Camareros de sí mismos
Hay quien tiene la imagen imborrable, igual que el general Buendía del hielo, del buen día en que vieron por vez primera el mar. No me acuerdo yo. Cuando abrí los ojos, la playa estaba allí ya, y era el mundo. Hasta los siete u ocho años, es decir, mientras la vida valía la pena, viví en la gloria (hijo de Gloria y Rogelio, relojero) en la calle Carabeo, en una casa con un mirador hacia el Paseo del Balcón de Europa y la playa de Calahonda. Calahonda permitía no ir a la playa sino bajar la cuesta, con disimulo, e ingresar de pronto en la aventura (mejillones, cangrejos, pulpos, lapas, el túnel que decían que llegaba hasta la iglesia... y Tom Sawyer, y La isla del tesoro... todo pasaba allí) y, al rato, regresar con cara de inocente, cuando en realidad acababas de estar en otro planeta: el otro mundo en la puerta de tu casa.
Calahonda, el Chorrillo, Carabeo, son la espalda de la calle Hernando de Carabeo (un capitán de la limpieza étnica al servicio del emperador Carlos) donde las casas también daban la espalda a la mar cuando la playa era la casa y vida de quienes nada tienen. Hoy, los que nadar quieren, ahí la tienen: tumbonas, chiringuito,... Otra limpieza (ésta económica, de clase) se ha llevado a los pobres de la primera línea de la especulación inmobiliaria a unos cerros de viviendas sociales que, como un campamento palestino, se levantan igual que un monumento al desarraigo en medio de la nada.
En Nerja se cruzó el último maquis con la primera sueca, los camisas viejas con los bikinis, los galones ganados en la caza del rojo, las billeteras de los constructores, los bigotillos fachas, los gemelos y los dientes de oro de los especuladores, las fuerzas vivas con traje gris y puro o en meyba y gafas de torturador, humos inaugurales del obispo, oficiales de gala: los pilares del régimen haciendo agosto permanente del buen tiempo, recalificando y construyendo. Una escena contemplada en el boquete de Calahonda condensa la exitosa pirueta del franquismo desarrollista: la pareja de guardias con tricornio se para frente a un guiri (entonces un franchute) en bañador y le ordena (por señas) ponerse la camisa. Pero (ya) no le cruza la cara.

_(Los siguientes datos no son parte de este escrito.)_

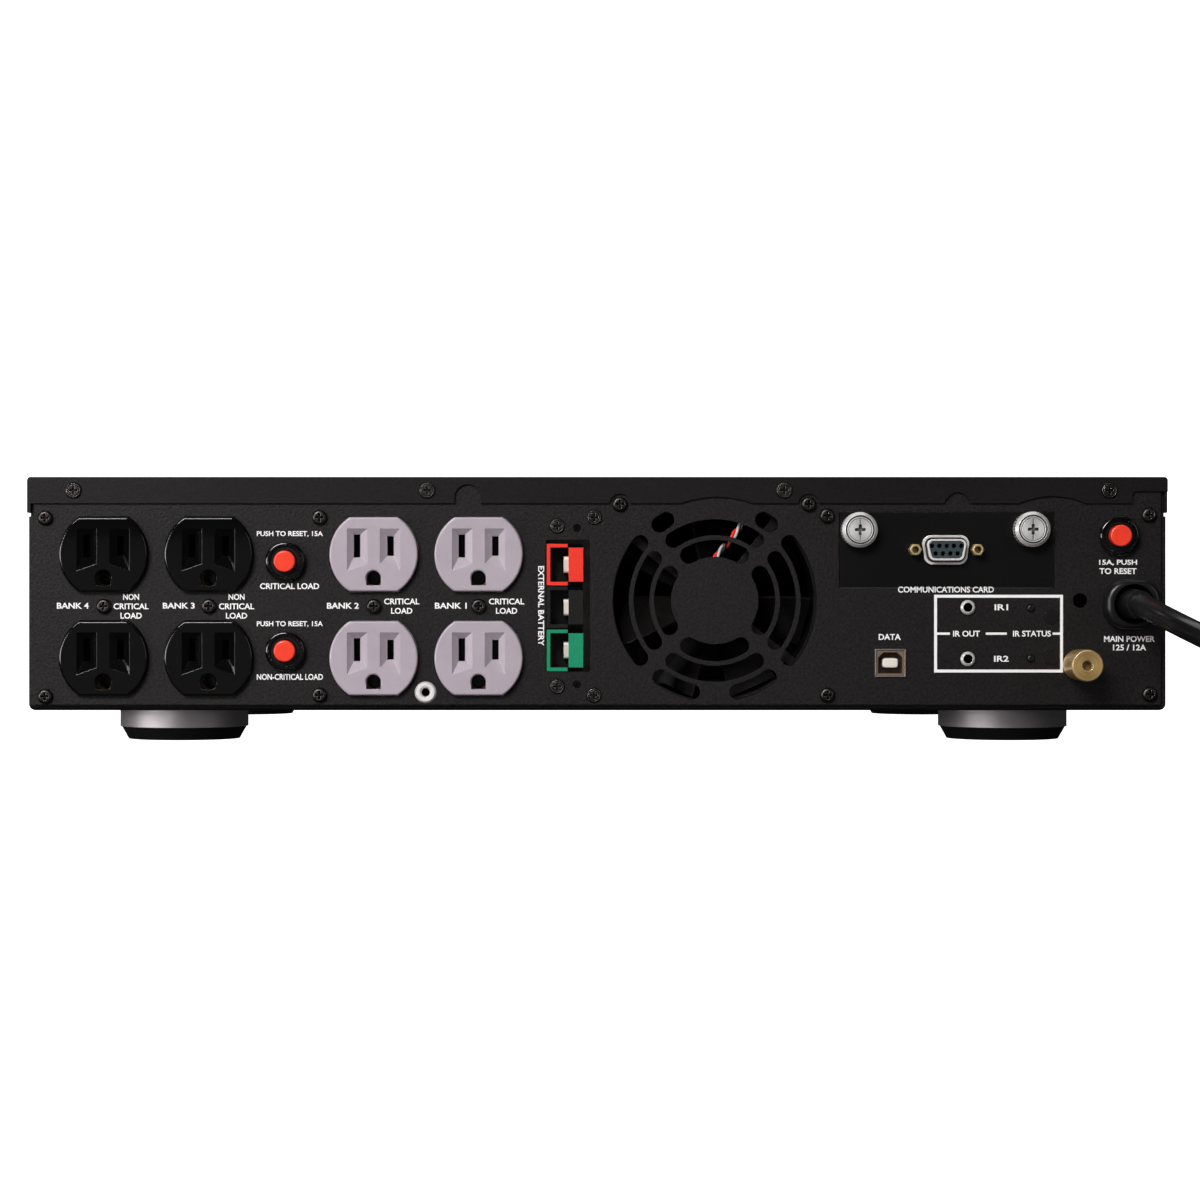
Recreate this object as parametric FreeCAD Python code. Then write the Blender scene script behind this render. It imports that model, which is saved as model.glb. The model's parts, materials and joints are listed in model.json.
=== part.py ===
"""A 2U rack-mount uninterruptible power supply on four round feet, rear panel towards -Y.

Millimetres, +Z up, X centred on the chassis, Z = 0 on the surface that the feet stand on.
Places are given as x, d (depth in from the rear panel's outer face, towards +Y)
and h (height above the underside of the chassis).
"""

import FreeCAD
import Part
import math
import os

V = FreeCAD.Vector

# ---- Driving dimensions: chassis ----
BODY_W = 432.0  # width over the cover's skirts
BODY_H = 88.5  # underside of the base pan to the top of the cover (2U)
BODY_D = 420.0  # rear panel's outer face to the front of the bezel
SHEET = 1.2  # base pan and rear panel steel
COVER_T = 1.0  # top cover steel
COVER_EDGE = 1.3  # radius of the cover's long bends
SKIRT_H = 13.5  # how far the cover's skirts hang down the sides
SKIRT_CLEAR = 0.1  # skirt to the joggled side wall
FLANGE_H = 10.0  # cover's rear flange, lapped over the panel
PAN_EDGE = 2.2  # base pan edge that shows below and beside the rear panel
BEZEL_T = 8.0  # front bezel, over all
BEZEL_WALL = 3.0
PAD_H = 5.0  # rubber pad below each foot ring
RING_H = 8.7  # aluminium foot ring
FOOT_R = 25.7
FOOT_X = 165.0
FOOT_INSET = 75.0  # foot centre in from the rear panel and from the bezel
NUT_PROUD = 20.0  # ground nut in front of the rear panel
KEY_PROUD = 1.6  # front keys in front of the bezel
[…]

Cruzo las calles yo, como si fuera abuelo de mí mismo: voy mirando las casas y las caras, Calahonda, Carabeo, y nada veo en que poner los ojos que no sean pizzerías, aftersun, souvenirs de un futuro pasado ya de hora... Nadie tiene derecho a echar de menos los romanticismos de una vida (¡y menos si es la de otros!) sin luz ni agua corriente; sí lo hay a recordar, y a recordarlo a otros, antes de que todo no sea más que un complejo comercial, un muro de cemento alrededor de un colorista vertedero, que hubo un tiempo, miseria milenaria, en la playa, en la arena, en que este sol que conoce a sus hijos y ahora dora y broncea, iridiscente, a reyes, dioses y tribunos, ennegrecía a los pobres: las quemaduras de las clases medias son el impuesto de transmigración que pagamos al negro ancestro achicharrado.
Rogelio López Cuenca es artista plástico y nació en Nerja en 1959.